I am currently at the Wired Health conference in London and reflecting on a talk by Austin Burt from talking about how Target Malaria are looking at using gene drives to reduce numbers of target mosquitos and ultimately eliminate malaria starting in 4 pilot sites in Africa; Burkina Faso, Ghana, Mali and Uganda.
This is deeply connected to an article I posted recently on the subject which reflected on a piece written for the Economist.
Building on the original post, I was impressed by how Austin Burt described some of the technical, regulatory, acceptance and capacity challenges associated with this cutting edge technology e.g. it is challenging enough to regulate genetically modified crops, let alone a GM-mosquito.

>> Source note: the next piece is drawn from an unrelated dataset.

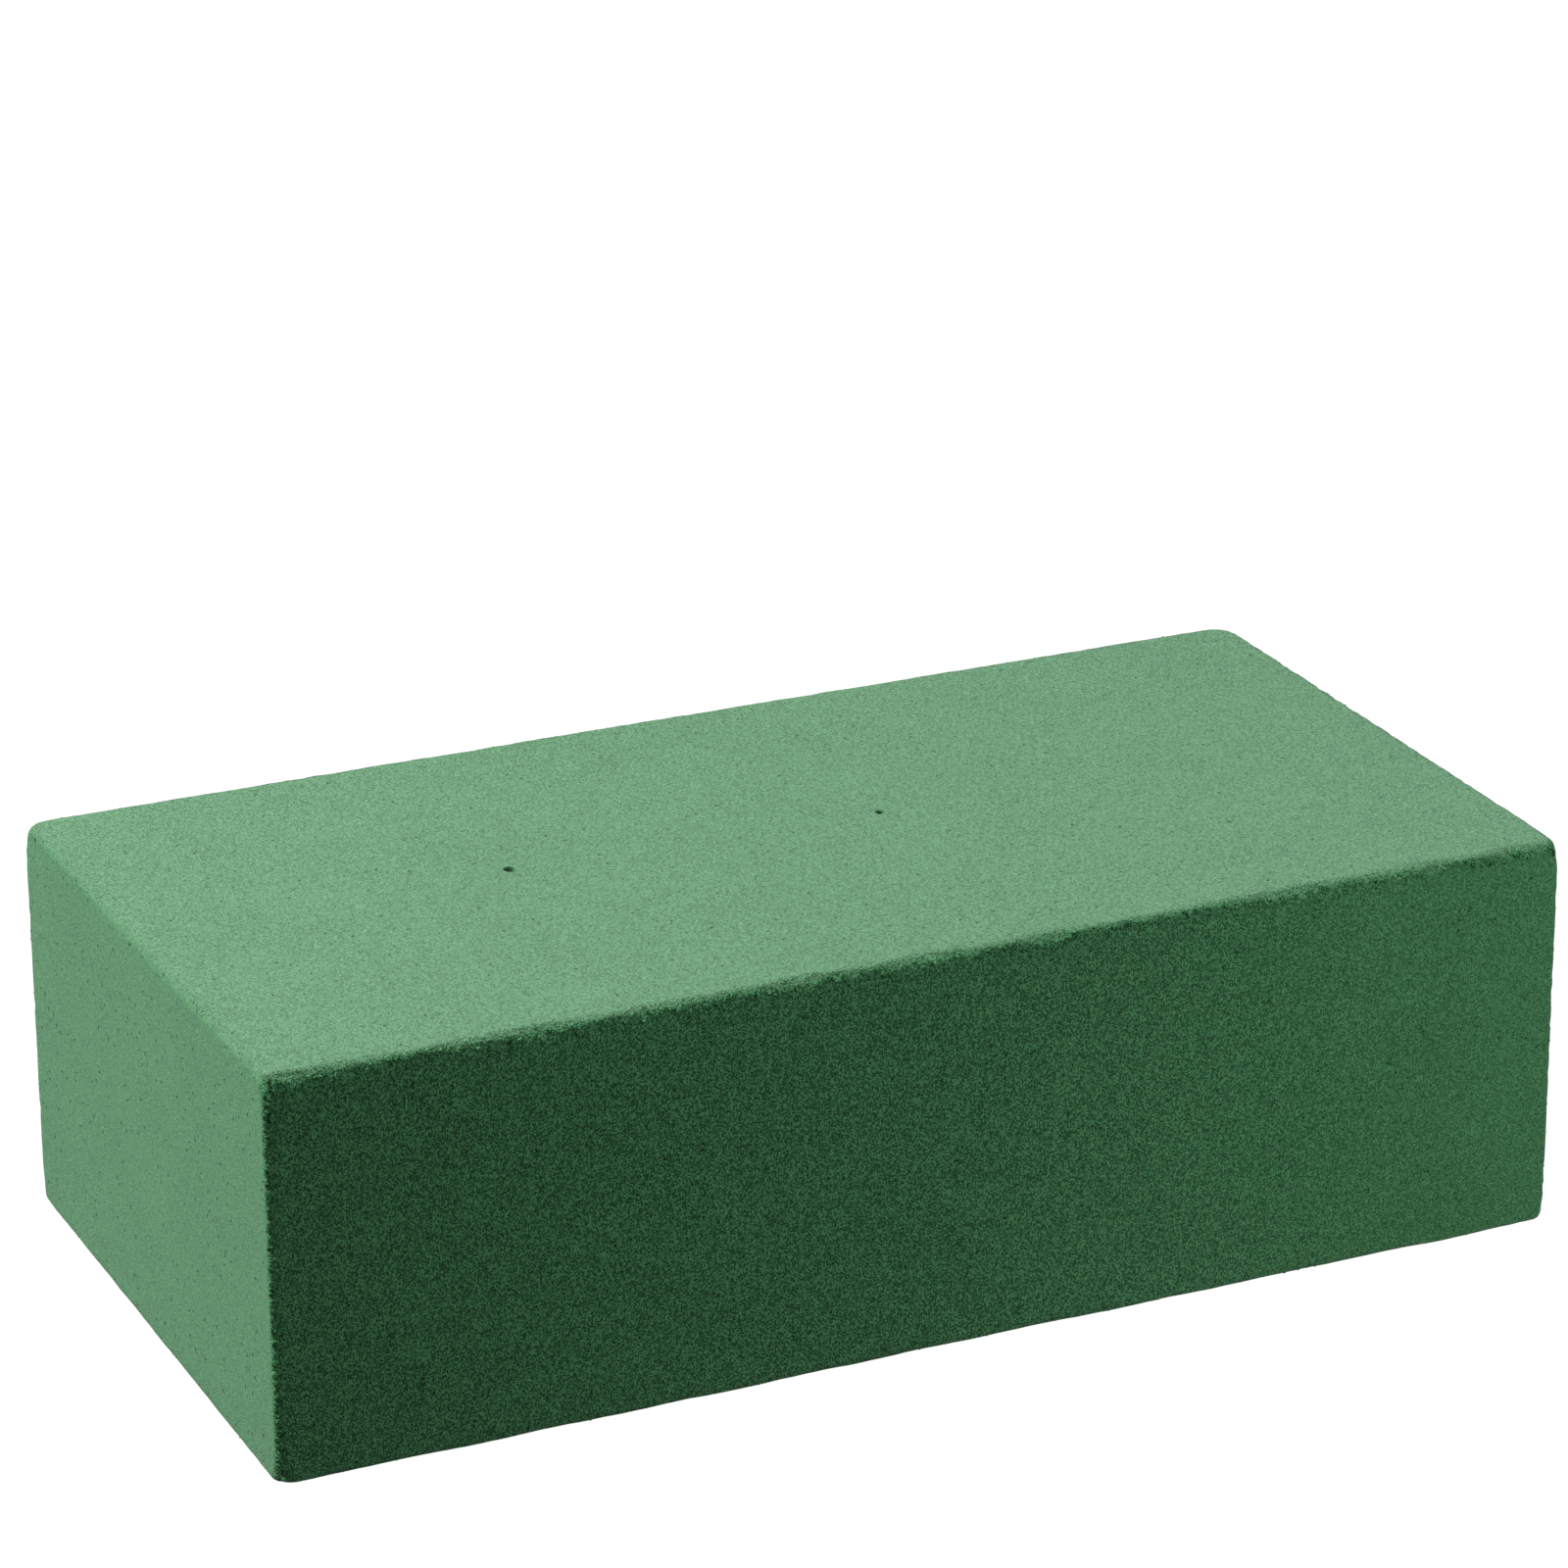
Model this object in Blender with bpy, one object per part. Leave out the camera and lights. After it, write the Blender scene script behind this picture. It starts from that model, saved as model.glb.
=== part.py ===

As mentioned in the previous post, and also in Austin's talk today, there is the potential to use gene drives to knock out female fertility and crash a population (based on lab studies) however, this is a new technology and it is important to take 'baby steps' first, exploring and engaging communities and stakeholders whilst learning within certain boundaries.
The plan is to look first at small numbers of sterile males released in small defined villages and to monitor, evaluate and learn what the possibilities and challenges could be with introduction of such controversial approaches to a problem impacting 219 million people worldwide, killing more than 435,000 people annually.
I was still left a little dissatisfied, with no clear conclusion in my own mind about how I feel about this new breakthrough technology and the risks associated with its application in other areas. Perhaps it is as simple as assessing on a case by case basis, with the right levels of security protocols, governance and research but as the author suggests the allegations of playing God with gene drives does feel better-founded than usual.